As Joplin marks its fifth anniversary Sunday, the city has worked to rebuild, both its spirits and buildings.

Here are five things to know.

It was the deadliest in the U.S. in decades

The Joplin tornado was the deadliest in the United States since 1950 — when federal record-keeping began. In addition to the deaths, it injured more than 1,000 people and packed winds of over 200 mph. It was also the first single tornado in the United States to kill more than 100 people since a June 8, 1953, twister hit Flint, Michigan.

The nation’s deadliest tornado hit March 18,1925, killing 695 people and traveling more than 300 miles through Missouri, Illinois and Indiana. The storm was rated an F5 at the top of the old Fujita scale.

National Weather Service made changes after Joplin

After the tornado struck, the National Weather Service sent an assessment team to study the community’s preparedness and make key recommendations.

“The tornado that struck Joplin offers important lessons about disaster preparedness,” said National Weather Service Director Jack Hayes.

The study found many people did not take shelter because sometimes false alarms had been sounded over the years.
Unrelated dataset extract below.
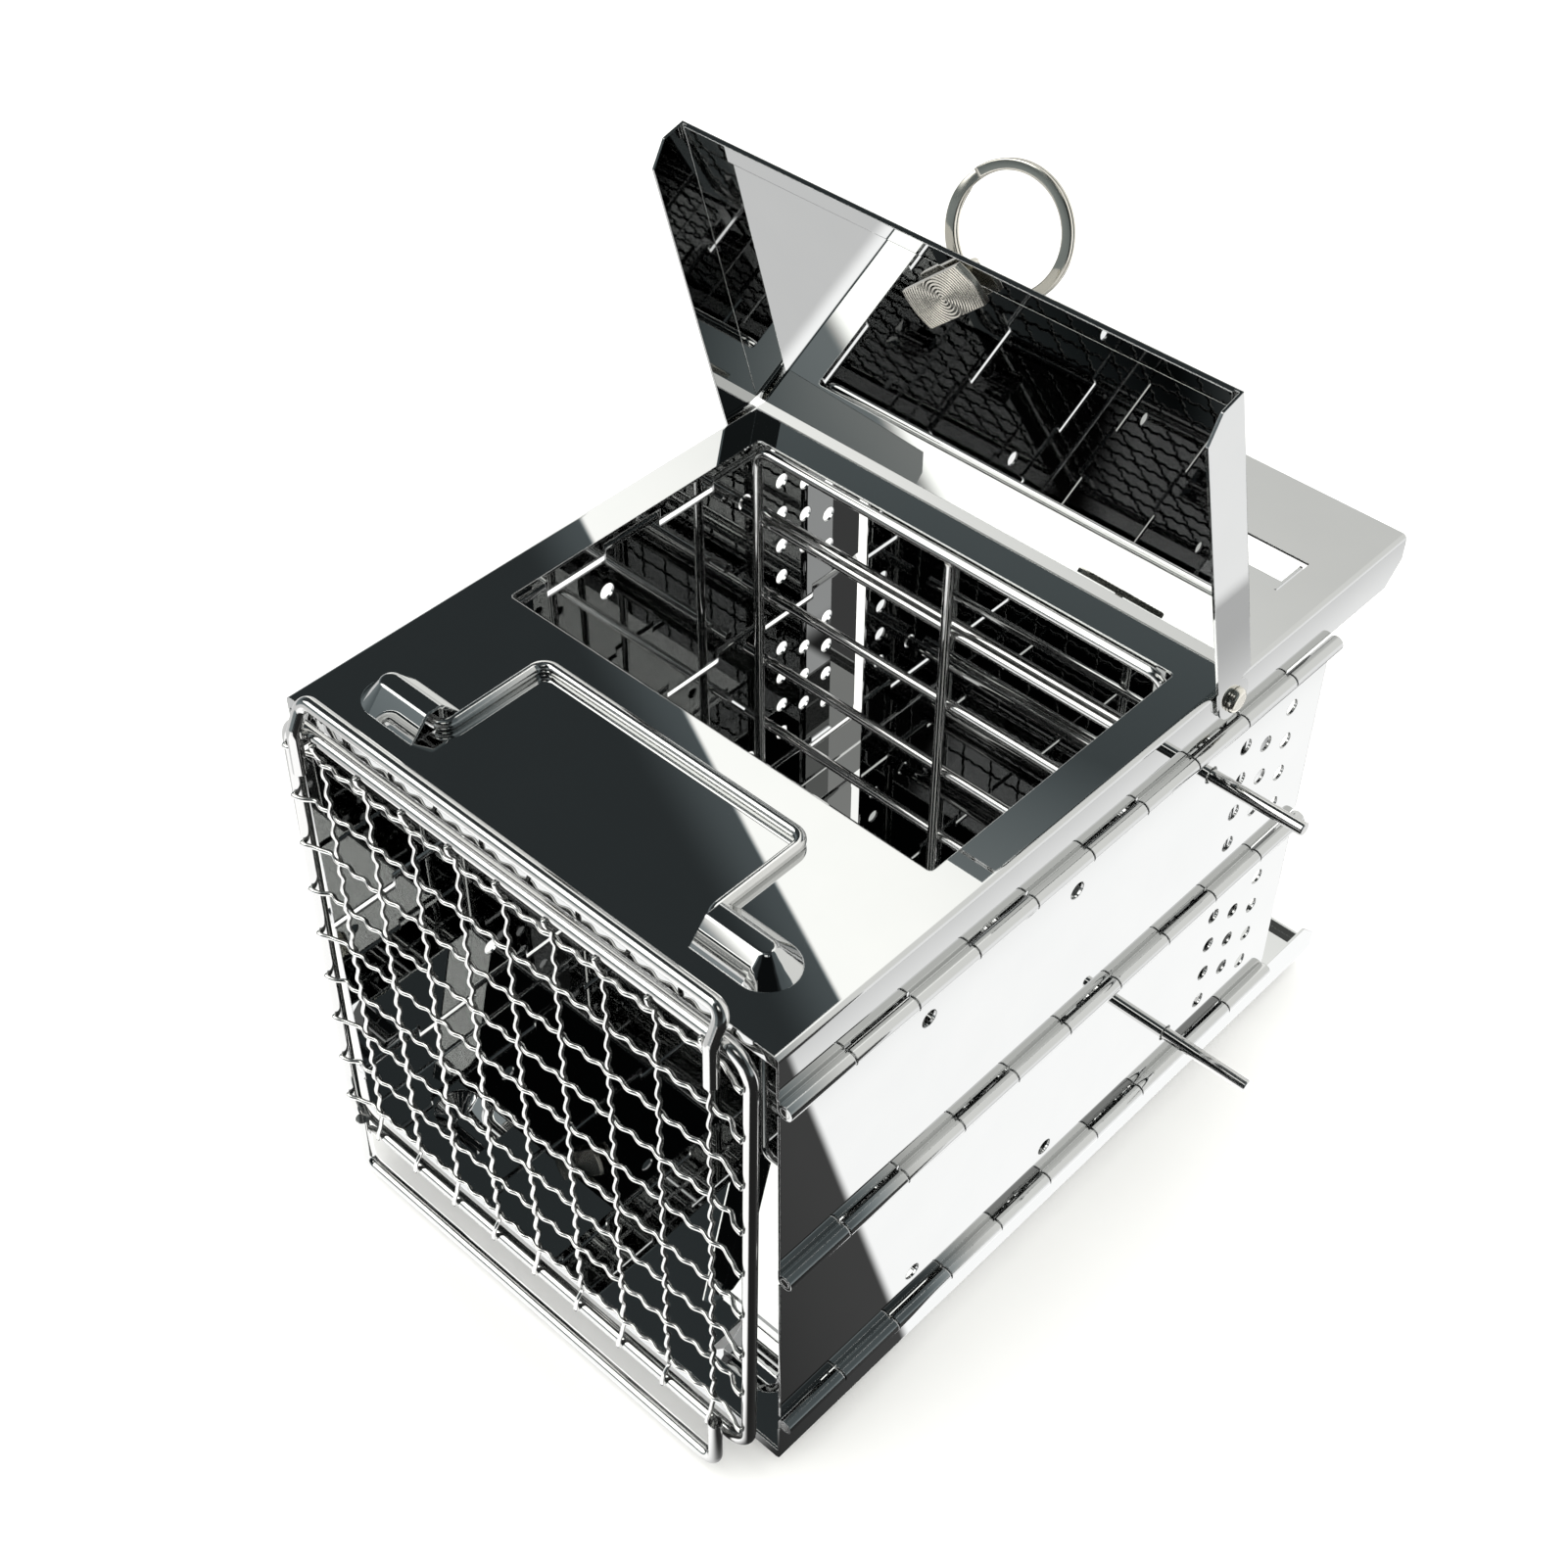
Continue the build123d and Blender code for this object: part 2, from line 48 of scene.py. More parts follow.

The recommendations included an improved warning system that conveyed the urgent nature of an approaching tornado and the devastating impact it could have.

Increased use of social media, such as text messaging and smart phone apps, also was recommended, as was increased collaboration among government agencies.

Residents had 24 minutes before touchdown

The National Weather Service issued a tornado warning for Joplin at 5:17 p.m. on May 22, 2011, triggering the city’s sirens.

Not everybody took the sirens seriously. One man said he walked into a coffee shop and was cheered by high schoolers celebrating their recent graduation.

“Garbage cans were flying in the air down the street but nobody stopped partying,” he said. “It was weird.”

The tornado hit the town 24 minutes after the sirens, with 200 mph winds chewing through residential districts, knocking down structures, ripping up utility poles and tossing cars across streets.

People who had taken shelter were amazed at the storm’s power. The wind tore down bathroom walls and lifted a bathtub in which several people huddled. A woman who hid under a stairwell with family saw the roof torn off and windows shattered.

“We were being pelted with tree leaves, rain, pop, pop, popping everywhere,” she said. “I knew my house was getting torn to pieces.”

What Joplin is doing

Joplin is treating the tornado like the historic event it was.

The city organized Joplin Proud, four days of events “to remember what we lost, thank the volunteers who came to our aid, and be proud of the progress we have made as a community,” the city government website said.

A Joplin Disaster Recovery Summit was held Thursday and Friday with guest speakers coming in to talk about what the city learned from the storm. Over the weekend, a marathon was held and citizens gathered in a city park to remember the victims and to thank the people and organizations that helped rebuild the town, like AmeriCorps, The Joplin Globe reported.

National Weather Service created an event page

The National Weather Service also notes the historic nature of the storm by creating a Remembering Joplin event page about the tornado.

It has weather stats from that day, high-resolution imagery and “lessons learned.”